• _DATA_
═══

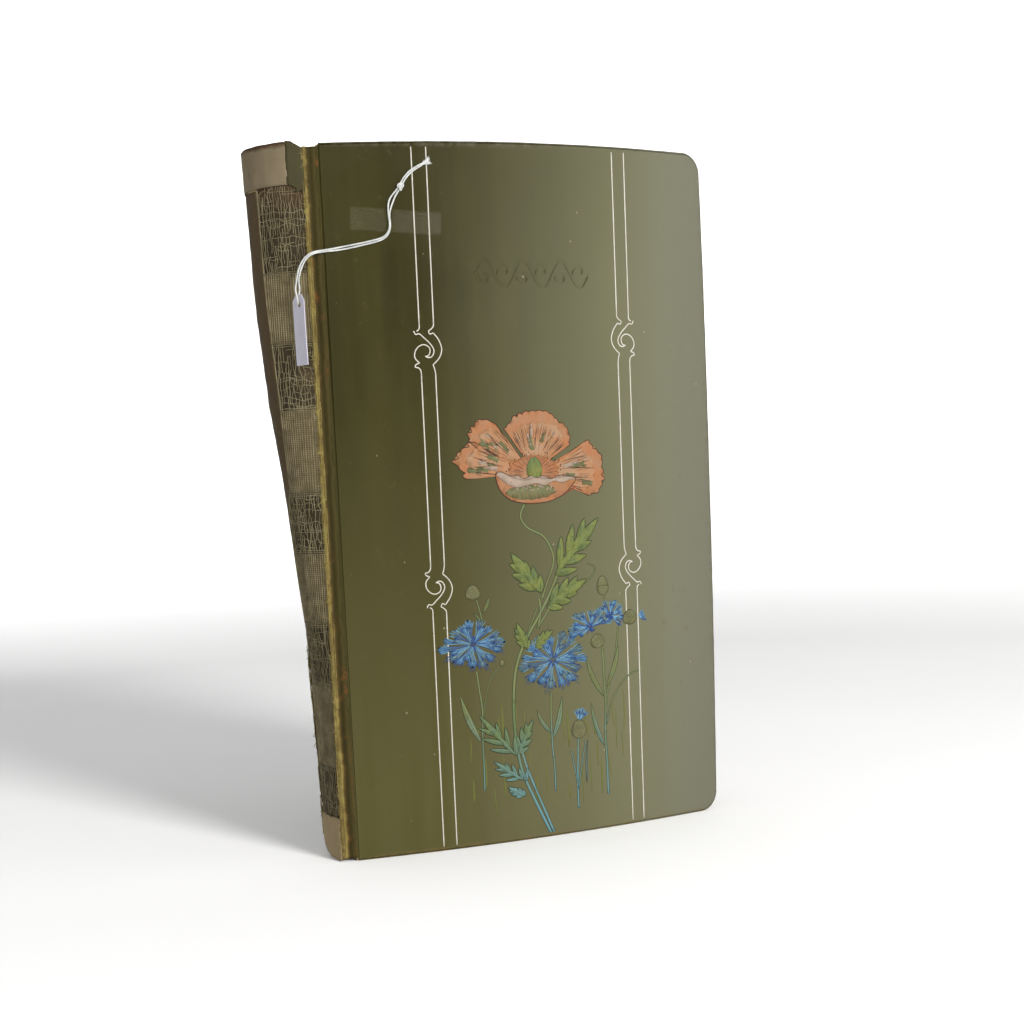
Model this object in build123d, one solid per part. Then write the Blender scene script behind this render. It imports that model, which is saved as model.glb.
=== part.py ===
from build123d import *
from math import asin, cos, degrees, hypot, pi, radians, sin, tan

# Tall case-bound scrapbook album, standing on its tail (millimetres).
# X runs along the cover from the spine to the fore-edge, Y from front to back, Z up.
# The origin is the middle of the front cover's tail edge, on the standing plane.

# Covers
HEIGHT = 380.0          # covers, tail to head
WIDTH = 238.0           # front cover, joint to fore-edge
BOW = 10.0              # how far the front cover's middle stands forward of its edges
COVER_T = 3.6           # board and cloth together
CLOTH_T = 0.6
PASTEDOWN_T = 0.4
HEAD_CROWN = 2.0        # rise of the worn head edge at its middle
FORE_CROWN = 2.0        # swell of the worn fore-edge at its middle
CORNER_R = 11.0
SQUARE = 5.0            # how far a cover stands out past the leaves
JOINT_W = 6.4           # cloth groove between the spine and a board
HINGE_U = 3.0           # hinge line, from the spine edge
HINGE_DEPTH = 1.6       # hinge line, below the cover's outer face
GROOVE_HALF_T = 0.4     # half thickness of the joint cloth at the hinge line
GROOVE_END = 1.0        # how far the joint cloth stops short of a cover's ends
STRIP_END = 2.0         # the same for the strip on the spine's side
FOLD_GAP = 0.2          # from the hinge line to the cloth that swings
STRIP_GAP = 0.7         # from the hinge line to the cloth that stays
PASTE_START = 2.0       # from a board's joint side to its pastedown
GLUE_GAP = 0.05         # clearance between layers that touch
BACK_LIFT = 0.12        # keeps the leaning back cover's foot on the standing plane

# Text block: deeper at the head, where the sewing has gone slack, than at the tail
TAIL_DEPTH = 29.0       # over both covers
HEAD_DEPTH = 56.0
SPLAY = 4.0             # degrees that the back cover stands open
LEAVES = 16
LEAF_T = 0.6
LEAF_W = 210.0
LEAF_START = 6.0        # from a leaf's fold line to its card
LEAF_BOW = 8.0          # the front cover's bow, as the leaf behind it takes it up
STUB_W = 13.0           # sewn stubs, spine edge to fold line side
FOLD_U = 14.0           # fold line of the leaves, from the spine edge
STUB_CLEAR = 4.6        # from a cover's outer face to the stubs
STUB_GAP = 0.15
# Height and backward round of the spine: strong at the head, nearly flat at the tail
SPINE_ROUND = [
    (4, 1.0), (60, 1.5), (102, 2.5), (152, 8.0), (202, 12.0), (249, 17.5), (302, 21.0), (376, 22.0),
]
SPINE_SETBACK = 1.5

# Spine coverings
MULL_T = 0.6
PATCH_T = 0.7
HEAD_PATCH_Z = 359.0
HEAD_PATCH_SLOPE = 3.0  # how much lower its edge lies at the rear
BEYOND_REAR = 90.0      # a depth behind the whole spine
TAIL_PATCH_Z = 24.0
MULL_ZONES = [24.0, 52.0, 96.0, 131.0, 168.0, 201.0, 244.0, 279.0, 315.0, 359.0]
# Rear edge of the mull, as (depth from the front cover's face, height); paper lining lies behind it
MULL_REAR = [(60.0, 163.0), (28.0, 180.0), (18.0, 203.0), (15.0, 249.0), (16.5, 302.0), (18.5, 359.0)]
LINING_BOTTOM_Z = 163.0
REMNANT_DEPTH = 4.2     # width of the old spine cloth left beside the joint at the head
REMNANT_BOTTOM_Z = 356.0
ZONE_GAP = 0.1          # between neighbouring bands of the mull

# Ticket on its string, taped to the front cover
STRING_D = 1.2
STRING_LIFT = 0.75      # string's centreline above the cover cloth
KNOT_R = 1.7
KNOT_AT = (50.0, 357.8)     # from the joint, height
TAPE_SIZE = (50.0, 12.0)
TAPE_T = 0.2
TAPE_CLEAR = 0.1            # between the string and the tape's arch
TAPE_CENTRE = (47.3, 340.4)
TAPE_TURN = -4.0
TAPE_ARCH = (41.8, 45.2)    # the arch over the string, from the joint
TICKET_SIZE = (11.0, 36.0)
TICKET_T = 0.4
TICKET_CLIP = 3.0
TICKET_TOP = 5.0            # card above the hole's centre
TICKET_HOLE_R = 1.6
TICKET_HOLE = (-8.2, -3.4, 298.1)   # from the joint, from the front face, height
TICKET_TURN = 12.0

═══

• _GIVEN TASK_
Your output must be the lines of the material above, from the first through the line that contains "from math import", copied exactly. Include both endpoints and nothing else.

• _CORRECT RESPONSE_
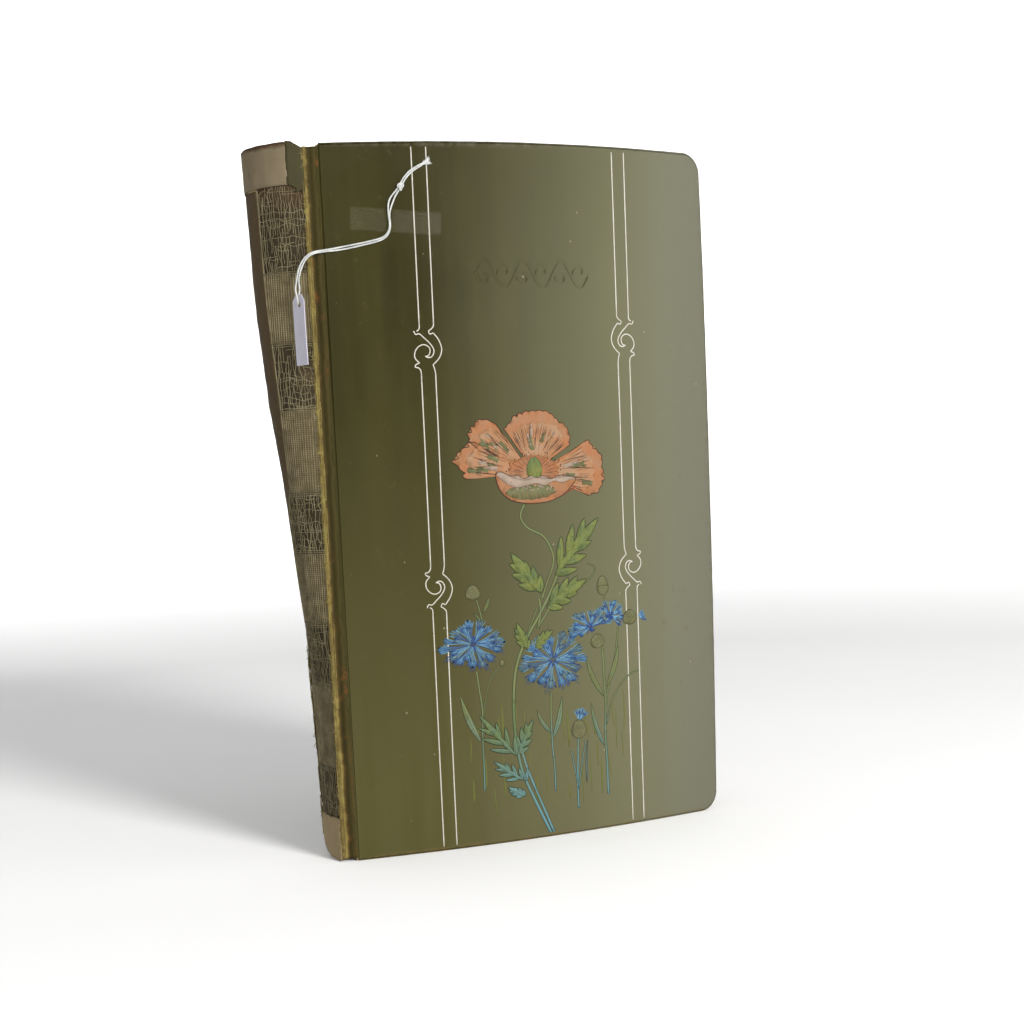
Model this object in build123d, one solid per part. Then write the Blender scene script behind this render. It imports that model, which is saved as model.glb.
=== part.py ===
from build123d import *
from math import asin, cos, degrees, hypot, pi, radians, sin, tan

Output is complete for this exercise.